>> Begin
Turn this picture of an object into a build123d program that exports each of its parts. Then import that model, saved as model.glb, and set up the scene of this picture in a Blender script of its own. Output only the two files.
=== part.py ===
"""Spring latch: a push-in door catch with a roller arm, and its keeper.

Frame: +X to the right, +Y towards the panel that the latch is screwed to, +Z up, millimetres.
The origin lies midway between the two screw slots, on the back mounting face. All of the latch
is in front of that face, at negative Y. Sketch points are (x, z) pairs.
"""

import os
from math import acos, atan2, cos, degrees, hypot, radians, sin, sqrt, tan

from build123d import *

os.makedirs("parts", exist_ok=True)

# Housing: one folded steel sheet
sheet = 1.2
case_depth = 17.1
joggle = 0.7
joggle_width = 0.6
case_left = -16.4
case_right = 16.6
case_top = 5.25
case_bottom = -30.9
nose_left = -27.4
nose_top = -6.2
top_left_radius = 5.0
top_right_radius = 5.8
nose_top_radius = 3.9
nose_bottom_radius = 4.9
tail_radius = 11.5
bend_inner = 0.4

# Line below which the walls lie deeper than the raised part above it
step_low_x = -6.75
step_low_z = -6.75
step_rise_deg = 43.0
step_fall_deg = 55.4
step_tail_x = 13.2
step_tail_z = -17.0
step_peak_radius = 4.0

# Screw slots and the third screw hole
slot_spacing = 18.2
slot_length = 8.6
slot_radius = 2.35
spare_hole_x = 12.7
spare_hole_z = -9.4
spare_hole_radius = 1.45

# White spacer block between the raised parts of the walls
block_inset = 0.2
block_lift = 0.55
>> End
>> Begin
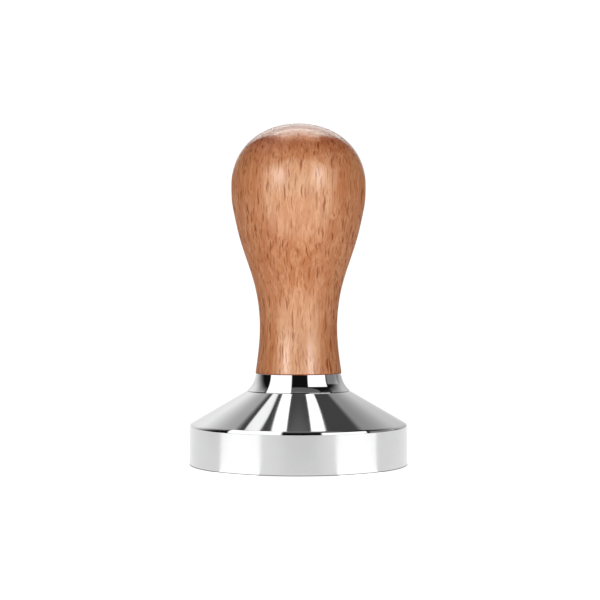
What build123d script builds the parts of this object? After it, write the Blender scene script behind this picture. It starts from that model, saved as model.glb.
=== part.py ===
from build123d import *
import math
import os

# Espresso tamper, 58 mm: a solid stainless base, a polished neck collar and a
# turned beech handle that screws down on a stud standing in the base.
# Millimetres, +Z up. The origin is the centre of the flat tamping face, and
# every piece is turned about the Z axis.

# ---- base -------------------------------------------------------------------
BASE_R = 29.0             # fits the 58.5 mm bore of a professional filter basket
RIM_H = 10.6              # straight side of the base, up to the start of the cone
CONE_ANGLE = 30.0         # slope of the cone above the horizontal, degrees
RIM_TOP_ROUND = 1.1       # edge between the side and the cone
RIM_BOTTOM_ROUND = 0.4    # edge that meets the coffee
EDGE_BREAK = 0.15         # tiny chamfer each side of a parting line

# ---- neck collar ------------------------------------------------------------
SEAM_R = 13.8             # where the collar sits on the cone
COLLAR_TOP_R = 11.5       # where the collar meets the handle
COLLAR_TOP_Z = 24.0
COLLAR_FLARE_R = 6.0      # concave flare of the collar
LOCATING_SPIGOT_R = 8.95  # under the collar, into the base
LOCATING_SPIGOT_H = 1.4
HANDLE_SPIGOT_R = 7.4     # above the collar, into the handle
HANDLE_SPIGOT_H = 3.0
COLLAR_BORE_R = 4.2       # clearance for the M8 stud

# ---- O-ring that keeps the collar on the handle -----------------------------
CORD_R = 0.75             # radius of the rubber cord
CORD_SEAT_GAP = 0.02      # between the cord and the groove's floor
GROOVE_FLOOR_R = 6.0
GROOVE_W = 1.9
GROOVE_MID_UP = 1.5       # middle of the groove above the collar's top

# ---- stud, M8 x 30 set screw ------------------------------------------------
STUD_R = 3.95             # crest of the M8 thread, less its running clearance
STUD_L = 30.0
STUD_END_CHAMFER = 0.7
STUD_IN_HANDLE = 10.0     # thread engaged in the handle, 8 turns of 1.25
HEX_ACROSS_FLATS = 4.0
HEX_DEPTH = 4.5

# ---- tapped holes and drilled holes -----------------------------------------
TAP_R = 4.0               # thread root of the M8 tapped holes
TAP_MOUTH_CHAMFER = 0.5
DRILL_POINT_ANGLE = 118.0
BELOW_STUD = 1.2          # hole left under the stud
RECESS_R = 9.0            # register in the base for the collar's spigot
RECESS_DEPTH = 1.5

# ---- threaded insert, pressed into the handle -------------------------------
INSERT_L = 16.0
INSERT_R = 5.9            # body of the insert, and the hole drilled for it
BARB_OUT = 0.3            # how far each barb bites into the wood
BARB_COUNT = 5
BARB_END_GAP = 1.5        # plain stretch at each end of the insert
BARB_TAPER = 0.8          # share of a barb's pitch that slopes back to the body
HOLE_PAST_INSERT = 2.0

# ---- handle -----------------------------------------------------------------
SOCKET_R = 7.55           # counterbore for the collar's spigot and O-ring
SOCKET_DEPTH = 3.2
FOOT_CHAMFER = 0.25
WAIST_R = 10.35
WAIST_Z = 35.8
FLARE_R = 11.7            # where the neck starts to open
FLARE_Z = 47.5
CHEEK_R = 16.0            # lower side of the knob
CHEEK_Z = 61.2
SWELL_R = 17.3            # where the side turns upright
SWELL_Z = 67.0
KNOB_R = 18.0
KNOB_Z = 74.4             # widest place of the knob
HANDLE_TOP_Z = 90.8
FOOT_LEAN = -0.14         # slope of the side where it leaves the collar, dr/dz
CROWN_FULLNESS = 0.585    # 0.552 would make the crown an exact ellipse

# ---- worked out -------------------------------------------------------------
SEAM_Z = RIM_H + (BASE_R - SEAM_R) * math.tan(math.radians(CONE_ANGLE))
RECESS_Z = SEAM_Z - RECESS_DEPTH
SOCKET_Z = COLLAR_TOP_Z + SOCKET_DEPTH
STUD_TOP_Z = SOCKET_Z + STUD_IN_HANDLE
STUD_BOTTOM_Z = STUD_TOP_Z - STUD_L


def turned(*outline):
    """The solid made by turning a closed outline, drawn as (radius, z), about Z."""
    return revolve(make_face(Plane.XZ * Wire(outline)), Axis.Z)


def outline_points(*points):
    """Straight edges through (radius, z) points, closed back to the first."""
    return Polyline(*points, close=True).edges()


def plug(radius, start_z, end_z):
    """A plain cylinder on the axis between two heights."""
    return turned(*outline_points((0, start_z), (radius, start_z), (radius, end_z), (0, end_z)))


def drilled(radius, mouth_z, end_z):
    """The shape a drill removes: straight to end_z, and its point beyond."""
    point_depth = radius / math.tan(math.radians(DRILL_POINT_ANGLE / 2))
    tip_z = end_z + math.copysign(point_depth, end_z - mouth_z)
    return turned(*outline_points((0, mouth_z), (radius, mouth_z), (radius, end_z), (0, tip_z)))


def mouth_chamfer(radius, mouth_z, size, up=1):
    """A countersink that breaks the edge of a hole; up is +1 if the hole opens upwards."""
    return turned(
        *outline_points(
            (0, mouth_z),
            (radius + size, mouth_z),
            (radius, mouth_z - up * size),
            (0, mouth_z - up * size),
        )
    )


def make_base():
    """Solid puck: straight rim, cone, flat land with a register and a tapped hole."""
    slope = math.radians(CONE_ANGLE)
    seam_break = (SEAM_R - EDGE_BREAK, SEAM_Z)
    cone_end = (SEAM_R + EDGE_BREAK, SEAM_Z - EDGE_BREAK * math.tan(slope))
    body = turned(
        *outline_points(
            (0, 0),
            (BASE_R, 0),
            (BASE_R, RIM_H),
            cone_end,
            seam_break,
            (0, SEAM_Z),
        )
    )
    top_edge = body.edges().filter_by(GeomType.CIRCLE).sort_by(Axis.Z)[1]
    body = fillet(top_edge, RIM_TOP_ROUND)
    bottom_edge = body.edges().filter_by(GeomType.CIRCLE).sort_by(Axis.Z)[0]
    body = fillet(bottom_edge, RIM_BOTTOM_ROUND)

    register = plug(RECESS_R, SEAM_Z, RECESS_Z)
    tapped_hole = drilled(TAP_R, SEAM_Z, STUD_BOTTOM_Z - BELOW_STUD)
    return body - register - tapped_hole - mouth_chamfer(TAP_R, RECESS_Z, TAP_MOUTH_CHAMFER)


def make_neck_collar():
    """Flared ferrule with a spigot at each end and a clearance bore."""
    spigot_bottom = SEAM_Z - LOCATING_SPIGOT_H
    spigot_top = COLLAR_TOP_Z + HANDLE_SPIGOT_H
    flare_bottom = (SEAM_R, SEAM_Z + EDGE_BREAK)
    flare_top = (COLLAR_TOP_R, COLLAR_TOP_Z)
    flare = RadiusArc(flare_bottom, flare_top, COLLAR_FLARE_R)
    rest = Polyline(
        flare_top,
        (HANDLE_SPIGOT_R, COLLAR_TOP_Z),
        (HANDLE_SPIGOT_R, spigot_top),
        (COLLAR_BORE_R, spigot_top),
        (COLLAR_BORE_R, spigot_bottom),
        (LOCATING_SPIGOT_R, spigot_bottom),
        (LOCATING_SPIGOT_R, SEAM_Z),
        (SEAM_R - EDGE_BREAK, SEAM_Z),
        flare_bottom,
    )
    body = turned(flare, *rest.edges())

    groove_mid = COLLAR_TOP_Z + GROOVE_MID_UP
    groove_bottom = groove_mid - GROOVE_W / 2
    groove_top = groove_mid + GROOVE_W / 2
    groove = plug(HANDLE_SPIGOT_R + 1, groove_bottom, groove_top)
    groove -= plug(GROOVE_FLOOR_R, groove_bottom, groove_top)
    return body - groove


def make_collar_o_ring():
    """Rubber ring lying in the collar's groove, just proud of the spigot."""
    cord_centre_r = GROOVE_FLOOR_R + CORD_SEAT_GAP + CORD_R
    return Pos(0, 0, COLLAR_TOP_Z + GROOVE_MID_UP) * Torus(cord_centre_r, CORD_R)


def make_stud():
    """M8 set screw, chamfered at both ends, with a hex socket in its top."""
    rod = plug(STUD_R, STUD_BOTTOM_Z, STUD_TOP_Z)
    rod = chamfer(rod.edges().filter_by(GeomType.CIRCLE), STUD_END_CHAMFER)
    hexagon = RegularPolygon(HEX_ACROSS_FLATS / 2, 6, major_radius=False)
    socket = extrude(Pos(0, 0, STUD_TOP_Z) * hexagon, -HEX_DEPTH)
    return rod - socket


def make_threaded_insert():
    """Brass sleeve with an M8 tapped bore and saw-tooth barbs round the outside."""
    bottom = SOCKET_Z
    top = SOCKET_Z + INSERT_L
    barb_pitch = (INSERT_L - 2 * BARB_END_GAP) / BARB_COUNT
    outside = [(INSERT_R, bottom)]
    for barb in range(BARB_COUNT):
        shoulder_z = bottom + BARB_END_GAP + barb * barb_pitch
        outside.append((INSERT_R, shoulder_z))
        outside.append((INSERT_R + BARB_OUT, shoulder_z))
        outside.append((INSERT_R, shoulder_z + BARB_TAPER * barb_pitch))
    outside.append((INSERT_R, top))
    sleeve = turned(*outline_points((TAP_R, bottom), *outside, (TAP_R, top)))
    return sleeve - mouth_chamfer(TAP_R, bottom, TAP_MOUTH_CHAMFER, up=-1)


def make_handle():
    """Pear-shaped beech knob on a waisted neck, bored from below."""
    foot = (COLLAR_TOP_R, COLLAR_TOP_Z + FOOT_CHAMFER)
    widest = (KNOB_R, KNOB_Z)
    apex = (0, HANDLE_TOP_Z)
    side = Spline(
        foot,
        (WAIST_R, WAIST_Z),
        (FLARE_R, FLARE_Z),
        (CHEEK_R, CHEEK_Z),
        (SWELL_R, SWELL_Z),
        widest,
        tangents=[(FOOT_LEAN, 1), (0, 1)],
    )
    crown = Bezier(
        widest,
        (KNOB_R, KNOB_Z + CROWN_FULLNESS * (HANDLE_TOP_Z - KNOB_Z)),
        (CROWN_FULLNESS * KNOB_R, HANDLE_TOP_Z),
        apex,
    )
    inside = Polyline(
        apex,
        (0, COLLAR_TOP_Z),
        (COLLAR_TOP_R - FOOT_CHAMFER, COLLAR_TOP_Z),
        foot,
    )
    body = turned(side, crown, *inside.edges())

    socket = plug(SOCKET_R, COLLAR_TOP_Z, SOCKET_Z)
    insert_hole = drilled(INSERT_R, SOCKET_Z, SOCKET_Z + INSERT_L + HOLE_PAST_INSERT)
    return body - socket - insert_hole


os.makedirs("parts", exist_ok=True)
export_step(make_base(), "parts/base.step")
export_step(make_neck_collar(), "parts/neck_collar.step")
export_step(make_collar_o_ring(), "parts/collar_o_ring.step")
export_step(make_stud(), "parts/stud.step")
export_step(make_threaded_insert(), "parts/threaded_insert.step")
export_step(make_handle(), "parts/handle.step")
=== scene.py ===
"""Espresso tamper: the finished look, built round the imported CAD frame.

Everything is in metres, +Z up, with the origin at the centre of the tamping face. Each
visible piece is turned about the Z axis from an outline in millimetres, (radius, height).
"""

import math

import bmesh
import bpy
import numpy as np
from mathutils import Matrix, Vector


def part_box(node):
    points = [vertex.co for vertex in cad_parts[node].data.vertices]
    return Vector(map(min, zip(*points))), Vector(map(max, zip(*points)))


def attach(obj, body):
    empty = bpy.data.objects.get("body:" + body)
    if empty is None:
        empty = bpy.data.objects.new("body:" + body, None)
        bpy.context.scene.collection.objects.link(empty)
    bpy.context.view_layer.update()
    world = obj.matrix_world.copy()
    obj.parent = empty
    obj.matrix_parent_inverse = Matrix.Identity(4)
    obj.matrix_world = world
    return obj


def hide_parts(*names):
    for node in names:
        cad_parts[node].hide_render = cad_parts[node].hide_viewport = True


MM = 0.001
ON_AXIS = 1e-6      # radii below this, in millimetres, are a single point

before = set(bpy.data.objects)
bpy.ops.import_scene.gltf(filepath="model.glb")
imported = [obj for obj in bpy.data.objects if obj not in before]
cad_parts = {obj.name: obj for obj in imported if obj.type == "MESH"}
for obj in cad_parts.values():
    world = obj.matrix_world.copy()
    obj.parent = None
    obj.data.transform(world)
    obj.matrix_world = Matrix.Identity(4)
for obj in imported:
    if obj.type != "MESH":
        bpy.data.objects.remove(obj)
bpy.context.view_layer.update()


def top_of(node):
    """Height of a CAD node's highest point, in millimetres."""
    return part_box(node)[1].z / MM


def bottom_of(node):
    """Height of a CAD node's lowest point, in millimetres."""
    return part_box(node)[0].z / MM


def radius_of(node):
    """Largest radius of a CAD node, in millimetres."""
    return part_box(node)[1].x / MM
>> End
- _WRITTEN EXERCISE_: In the listing above, find the line containing "bpy.context.scene.collection.objects.link(empty)" and the line containing "return part_box(node)[1].x / MM", then quote both, plus every line between them, exactly as written.

- _REPLY_:
        bpy.context.scene.collection.objects.link(empty)
    bpy.context.view_layer.update()
    world = obj.matrix_world.copy()
    obj.parent = empty
    obj.matrix_parent_inverse = Matrix.Identity(4)
    obj.matrix_world = world
    return obj


def hide_parts(*names):
    for node in names:
        cad_parts[node].hide_render = cad_parts[node].hide_viewport = True


MM = 0.001
ON_AXIS = 1e-6      # radii below this, in millimetres, are a single point

before = set(bpy.data.objects)
bpy.ops.import_scene.gltf(filepath="model.glb")
imported = [obj for obj in bpy.data.objects if obj not in before]
cad_parts = {obj.name: obj for obj in imported if obj.type == "MESH"}
for obj in cad_parts.values():
    world = obj.matrix_world.copy()
    obj.parent = None
    obj.data.transform(world)
    obj.matrix_world = Matrix.Identity(4)
for obj in imported:
    if obj.type != "MESH":
        bpy.data.objects.remove(obj)
bpy.context.view_layer.update()


def top_of(node):
    """Height of a CAD node's highest point, in millimetres."""
    return part_box(node)[1].z / MM


def bottom_of(node):
    """Height of a CAD node's lowest point, in millimetres."""
    return part_box(node)[0].z / MM


def radius_of(node):
    """Largest radius of a CAD node, in millimetres."""
    return part_box(node)[1].x / MM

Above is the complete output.